[Work to do] Below are entries. Reproduce exactly the lines between the line holding "hole_mouth(bolt_pos, bolt_r, bolt_c, plate_t);" and the line holding "# of the thread.", inclusive, and only those.

** START Supplied data **

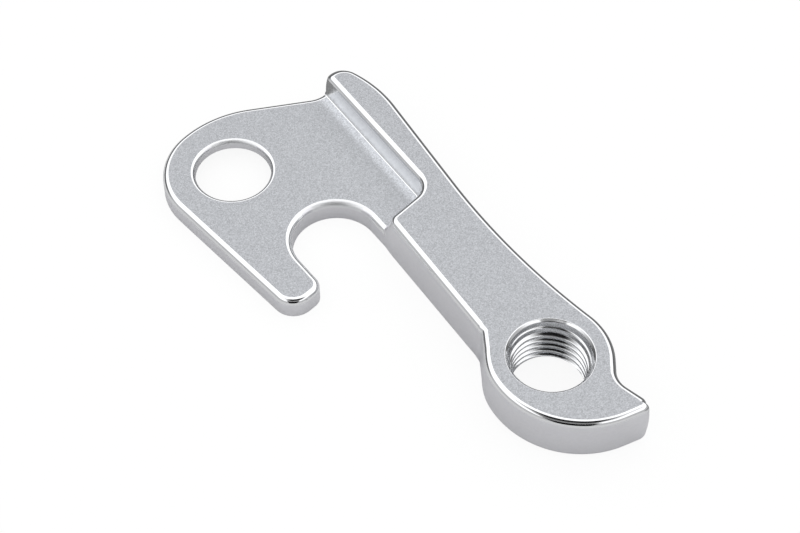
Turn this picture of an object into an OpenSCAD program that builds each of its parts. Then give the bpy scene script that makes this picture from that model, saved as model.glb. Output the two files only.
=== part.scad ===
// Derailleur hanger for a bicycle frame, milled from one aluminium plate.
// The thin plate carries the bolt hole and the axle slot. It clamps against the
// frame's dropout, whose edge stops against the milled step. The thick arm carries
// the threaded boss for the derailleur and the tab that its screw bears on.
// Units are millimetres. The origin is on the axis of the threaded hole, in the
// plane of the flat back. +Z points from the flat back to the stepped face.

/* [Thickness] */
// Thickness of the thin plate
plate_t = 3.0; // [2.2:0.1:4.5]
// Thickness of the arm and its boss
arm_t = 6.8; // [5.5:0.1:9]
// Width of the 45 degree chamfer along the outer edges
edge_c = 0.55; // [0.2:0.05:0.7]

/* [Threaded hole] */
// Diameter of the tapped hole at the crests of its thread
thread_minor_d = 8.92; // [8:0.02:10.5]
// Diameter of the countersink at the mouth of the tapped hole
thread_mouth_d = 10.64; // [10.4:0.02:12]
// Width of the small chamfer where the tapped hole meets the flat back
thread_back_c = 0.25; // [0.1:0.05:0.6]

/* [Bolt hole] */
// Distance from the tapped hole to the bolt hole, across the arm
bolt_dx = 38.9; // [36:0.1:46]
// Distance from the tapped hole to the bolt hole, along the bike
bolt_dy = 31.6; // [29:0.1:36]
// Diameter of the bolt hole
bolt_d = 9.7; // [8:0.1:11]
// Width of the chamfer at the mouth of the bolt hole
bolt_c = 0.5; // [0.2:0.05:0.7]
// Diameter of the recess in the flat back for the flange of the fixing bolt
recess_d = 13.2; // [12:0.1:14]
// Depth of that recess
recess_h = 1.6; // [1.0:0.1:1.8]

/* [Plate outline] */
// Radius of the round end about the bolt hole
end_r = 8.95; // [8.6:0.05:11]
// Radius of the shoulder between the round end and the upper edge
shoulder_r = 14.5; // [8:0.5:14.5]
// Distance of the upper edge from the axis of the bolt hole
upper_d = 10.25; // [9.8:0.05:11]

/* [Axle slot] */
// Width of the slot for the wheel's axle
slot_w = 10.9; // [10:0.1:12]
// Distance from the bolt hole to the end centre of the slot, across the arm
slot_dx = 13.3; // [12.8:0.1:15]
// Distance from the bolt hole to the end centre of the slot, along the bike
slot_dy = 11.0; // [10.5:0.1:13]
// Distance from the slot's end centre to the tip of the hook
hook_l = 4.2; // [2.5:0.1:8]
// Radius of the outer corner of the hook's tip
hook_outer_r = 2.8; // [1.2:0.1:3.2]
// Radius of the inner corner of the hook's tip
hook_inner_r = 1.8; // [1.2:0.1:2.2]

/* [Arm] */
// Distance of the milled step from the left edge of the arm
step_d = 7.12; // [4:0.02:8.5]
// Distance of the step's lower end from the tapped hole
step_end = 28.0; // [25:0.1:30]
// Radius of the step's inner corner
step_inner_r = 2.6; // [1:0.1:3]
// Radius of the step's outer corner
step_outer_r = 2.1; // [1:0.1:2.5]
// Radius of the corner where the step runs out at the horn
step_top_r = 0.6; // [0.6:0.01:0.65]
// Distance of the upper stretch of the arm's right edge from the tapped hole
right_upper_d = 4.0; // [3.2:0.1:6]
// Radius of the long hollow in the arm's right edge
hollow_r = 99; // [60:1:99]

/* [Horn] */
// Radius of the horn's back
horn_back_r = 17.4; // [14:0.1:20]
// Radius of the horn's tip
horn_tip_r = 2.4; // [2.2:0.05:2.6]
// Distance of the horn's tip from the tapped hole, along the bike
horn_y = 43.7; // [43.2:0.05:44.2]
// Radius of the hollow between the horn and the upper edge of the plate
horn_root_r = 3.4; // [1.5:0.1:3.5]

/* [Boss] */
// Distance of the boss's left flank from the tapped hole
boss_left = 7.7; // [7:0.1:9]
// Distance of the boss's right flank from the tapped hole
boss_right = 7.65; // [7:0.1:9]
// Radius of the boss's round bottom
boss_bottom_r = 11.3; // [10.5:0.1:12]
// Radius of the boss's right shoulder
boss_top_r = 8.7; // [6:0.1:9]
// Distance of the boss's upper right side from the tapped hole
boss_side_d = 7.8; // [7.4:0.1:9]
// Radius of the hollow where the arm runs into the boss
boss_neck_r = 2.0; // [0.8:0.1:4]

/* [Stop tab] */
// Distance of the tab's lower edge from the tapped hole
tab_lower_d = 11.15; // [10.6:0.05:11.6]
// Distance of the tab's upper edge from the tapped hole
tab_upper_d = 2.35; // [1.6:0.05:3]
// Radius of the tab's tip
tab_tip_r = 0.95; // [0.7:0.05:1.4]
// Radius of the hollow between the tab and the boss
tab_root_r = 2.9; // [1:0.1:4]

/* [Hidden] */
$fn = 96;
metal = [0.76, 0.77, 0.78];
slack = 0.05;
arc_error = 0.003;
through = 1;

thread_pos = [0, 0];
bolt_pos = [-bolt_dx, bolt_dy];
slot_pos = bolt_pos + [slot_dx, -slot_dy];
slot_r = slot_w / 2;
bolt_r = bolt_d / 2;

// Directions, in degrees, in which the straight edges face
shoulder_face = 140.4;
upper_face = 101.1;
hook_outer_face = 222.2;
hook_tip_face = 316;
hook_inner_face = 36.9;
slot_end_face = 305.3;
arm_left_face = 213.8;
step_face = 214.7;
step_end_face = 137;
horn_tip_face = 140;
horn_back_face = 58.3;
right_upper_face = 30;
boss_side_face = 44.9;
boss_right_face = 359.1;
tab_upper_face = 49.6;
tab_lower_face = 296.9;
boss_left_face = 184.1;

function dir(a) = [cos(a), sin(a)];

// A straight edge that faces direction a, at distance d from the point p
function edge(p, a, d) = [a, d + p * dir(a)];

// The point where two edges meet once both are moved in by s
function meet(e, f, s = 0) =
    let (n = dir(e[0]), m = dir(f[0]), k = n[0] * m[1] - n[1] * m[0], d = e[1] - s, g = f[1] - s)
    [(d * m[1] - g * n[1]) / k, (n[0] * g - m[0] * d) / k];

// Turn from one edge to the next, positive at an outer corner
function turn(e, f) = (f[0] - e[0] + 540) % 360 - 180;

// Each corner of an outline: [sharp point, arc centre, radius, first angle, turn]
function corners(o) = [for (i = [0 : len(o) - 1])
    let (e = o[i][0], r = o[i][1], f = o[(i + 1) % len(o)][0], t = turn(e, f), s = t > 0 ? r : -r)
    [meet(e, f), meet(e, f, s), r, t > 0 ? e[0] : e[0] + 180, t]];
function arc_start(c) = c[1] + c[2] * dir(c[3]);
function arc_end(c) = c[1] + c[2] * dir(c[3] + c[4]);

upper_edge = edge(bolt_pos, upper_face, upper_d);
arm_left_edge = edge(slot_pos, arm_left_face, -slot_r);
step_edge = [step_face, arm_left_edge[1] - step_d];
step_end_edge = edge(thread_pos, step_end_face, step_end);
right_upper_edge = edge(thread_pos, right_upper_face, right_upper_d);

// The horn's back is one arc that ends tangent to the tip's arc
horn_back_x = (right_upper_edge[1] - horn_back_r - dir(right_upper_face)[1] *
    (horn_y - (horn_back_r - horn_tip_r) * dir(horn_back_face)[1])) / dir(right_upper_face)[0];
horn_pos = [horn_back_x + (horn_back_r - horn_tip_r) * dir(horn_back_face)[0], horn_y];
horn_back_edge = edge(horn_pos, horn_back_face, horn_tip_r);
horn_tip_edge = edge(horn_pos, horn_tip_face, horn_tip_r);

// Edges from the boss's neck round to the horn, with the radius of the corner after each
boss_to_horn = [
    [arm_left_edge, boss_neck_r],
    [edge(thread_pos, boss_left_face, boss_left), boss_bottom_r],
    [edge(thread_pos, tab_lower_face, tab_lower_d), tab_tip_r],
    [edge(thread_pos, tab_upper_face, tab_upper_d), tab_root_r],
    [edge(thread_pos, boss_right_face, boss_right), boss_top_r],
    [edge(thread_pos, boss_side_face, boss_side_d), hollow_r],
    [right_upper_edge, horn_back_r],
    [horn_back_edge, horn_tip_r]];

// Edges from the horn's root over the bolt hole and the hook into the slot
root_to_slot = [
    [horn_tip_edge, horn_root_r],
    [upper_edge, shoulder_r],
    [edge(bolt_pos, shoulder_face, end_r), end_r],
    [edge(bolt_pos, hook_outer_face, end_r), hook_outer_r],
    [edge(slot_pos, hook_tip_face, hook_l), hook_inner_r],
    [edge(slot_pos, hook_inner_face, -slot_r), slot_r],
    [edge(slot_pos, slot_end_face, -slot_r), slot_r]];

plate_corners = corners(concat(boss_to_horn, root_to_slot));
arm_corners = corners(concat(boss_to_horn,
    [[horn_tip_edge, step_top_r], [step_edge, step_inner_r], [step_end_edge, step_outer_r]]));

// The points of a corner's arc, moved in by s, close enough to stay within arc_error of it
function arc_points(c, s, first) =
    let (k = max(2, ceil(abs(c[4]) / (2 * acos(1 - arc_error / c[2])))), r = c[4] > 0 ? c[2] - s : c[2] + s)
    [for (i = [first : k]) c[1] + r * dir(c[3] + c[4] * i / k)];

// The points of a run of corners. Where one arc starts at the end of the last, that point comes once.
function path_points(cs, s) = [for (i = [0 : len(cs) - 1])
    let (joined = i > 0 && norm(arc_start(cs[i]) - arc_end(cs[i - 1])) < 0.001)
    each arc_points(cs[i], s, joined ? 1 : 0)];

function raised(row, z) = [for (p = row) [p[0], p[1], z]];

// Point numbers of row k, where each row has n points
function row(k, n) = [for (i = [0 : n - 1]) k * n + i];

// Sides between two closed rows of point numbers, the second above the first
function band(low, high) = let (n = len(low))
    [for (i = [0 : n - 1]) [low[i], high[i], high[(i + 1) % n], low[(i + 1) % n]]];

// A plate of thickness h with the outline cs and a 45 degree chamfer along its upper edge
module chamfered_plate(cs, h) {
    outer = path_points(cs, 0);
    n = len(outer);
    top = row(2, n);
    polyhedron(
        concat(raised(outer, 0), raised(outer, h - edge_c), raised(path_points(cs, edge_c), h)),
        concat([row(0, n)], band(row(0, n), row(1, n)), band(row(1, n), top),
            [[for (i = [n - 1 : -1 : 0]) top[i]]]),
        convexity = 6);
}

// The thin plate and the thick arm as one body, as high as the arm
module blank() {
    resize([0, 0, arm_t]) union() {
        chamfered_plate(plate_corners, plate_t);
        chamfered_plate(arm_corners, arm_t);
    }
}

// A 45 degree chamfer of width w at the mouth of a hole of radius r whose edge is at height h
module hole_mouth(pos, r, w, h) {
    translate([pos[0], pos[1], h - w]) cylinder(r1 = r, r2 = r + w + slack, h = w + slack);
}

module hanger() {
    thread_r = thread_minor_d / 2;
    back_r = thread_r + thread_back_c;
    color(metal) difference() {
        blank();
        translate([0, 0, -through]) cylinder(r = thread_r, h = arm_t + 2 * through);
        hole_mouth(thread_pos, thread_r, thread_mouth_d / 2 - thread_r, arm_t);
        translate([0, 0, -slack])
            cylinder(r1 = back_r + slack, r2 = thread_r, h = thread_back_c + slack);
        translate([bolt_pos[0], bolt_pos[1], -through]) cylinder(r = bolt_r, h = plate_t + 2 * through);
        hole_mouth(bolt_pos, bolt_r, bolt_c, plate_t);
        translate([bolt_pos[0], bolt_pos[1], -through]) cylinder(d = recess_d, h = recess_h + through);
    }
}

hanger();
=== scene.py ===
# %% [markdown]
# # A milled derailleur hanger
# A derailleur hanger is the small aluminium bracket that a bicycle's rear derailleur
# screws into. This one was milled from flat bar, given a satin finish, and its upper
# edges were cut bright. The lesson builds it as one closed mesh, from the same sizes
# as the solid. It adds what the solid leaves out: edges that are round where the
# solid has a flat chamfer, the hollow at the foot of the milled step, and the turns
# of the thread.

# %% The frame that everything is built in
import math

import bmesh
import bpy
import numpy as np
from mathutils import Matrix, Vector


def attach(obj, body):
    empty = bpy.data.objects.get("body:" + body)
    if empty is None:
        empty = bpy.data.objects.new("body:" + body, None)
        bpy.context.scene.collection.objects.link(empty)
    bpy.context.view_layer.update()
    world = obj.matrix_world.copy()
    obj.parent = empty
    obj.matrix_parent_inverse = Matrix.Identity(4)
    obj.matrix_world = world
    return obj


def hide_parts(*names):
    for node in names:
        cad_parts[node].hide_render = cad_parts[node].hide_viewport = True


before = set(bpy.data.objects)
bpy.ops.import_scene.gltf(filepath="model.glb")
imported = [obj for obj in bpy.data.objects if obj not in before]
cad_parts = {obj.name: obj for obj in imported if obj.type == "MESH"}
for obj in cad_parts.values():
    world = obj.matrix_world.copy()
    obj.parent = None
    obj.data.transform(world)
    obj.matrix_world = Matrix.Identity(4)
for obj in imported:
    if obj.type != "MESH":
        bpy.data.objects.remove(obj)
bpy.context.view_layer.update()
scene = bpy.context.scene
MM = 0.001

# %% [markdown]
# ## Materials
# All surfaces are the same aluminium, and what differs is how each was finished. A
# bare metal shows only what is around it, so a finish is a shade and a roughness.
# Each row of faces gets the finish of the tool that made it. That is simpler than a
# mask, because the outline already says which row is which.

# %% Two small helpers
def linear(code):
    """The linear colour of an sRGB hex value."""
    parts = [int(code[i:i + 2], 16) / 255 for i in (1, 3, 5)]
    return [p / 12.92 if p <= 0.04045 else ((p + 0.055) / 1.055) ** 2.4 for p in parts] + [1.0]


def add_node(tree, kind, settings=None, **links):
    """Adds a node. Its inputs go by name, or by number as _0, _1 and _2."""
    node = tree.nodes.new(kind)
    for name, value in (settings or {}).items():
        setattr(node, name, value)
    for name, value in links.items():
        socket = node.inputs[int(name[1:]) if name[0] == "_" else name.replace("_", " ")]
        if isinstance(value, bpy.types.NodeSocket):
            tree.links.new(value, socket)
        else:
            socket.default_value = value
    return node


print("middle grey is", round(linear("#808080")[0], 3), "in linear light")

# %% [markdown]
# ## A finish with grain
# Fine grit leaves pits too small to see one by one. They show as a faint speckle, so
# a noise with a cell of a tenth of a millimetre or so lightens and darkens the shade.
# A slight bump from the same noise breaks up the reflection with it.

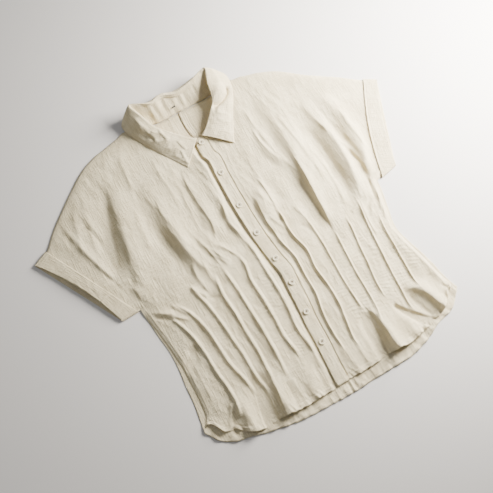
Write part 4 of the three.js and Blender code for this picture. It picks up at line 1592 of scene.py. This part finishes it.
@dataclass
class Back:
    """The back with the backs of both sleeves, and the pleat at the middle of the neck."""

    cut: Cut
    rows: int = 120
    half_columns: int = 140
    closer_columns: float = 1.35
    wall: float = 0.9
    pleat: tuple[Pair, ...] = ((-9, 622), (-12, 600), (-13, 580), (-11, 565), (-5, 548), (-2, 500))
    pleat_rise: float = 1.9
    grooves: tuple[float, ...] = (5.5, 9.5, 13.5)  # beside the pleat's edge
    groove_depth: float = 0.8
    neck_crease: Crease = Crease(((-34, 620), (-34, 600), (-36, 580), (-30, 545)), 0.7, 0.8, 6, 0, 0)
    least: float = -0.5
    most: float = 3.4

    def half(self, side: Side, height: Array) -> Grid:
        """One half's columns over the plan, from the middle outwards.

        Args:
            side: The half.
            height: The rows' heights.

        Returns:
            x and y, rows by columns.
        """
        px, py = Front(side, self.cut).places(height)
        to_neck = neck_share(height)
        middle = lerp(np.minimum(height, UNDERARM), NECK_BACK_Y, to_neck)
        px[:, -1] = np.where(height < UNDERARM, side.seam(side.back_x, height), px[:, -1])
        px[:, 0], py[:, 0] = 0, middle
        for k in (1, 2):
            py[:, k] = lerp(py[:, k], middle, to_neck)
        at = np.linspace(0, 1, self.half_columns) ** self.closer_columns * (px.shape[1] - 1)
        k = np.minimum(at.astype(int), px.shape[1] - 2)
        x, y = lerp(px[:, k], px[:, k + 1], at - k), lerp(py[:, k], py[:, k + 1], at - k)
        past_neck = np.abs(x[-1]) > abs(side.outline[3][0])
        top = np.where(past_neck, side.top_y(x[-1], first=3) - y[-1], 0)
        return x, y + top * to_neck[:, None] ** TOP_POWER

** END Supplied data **

[The result]
        hole_mouth(bolt_pos, bolt_r, bolt_c, plate_t);
        translate([bolt_pos[0], bolt_pos[1], -through]) cylinder(d = recess_d, h = recess_h + through);
    }
}

hanger();
=== scene.py ===
# %% [markdown]
# # A milled derailleur hanger
# A derailleur hanger is the small aluminium bracket that a bicycle's rear derailleur
# screws into. This one was milled from flat bar, given a satin finish, and its upper
# edges were cut bright. The lesson builds it as one closed mesh, from the same sizes
# as the solid. It adds what the solid leaves out: edges that are round where the
# solid has a flat chamfer, the hollow at the foot of the milled step, and the turns
# of the thread.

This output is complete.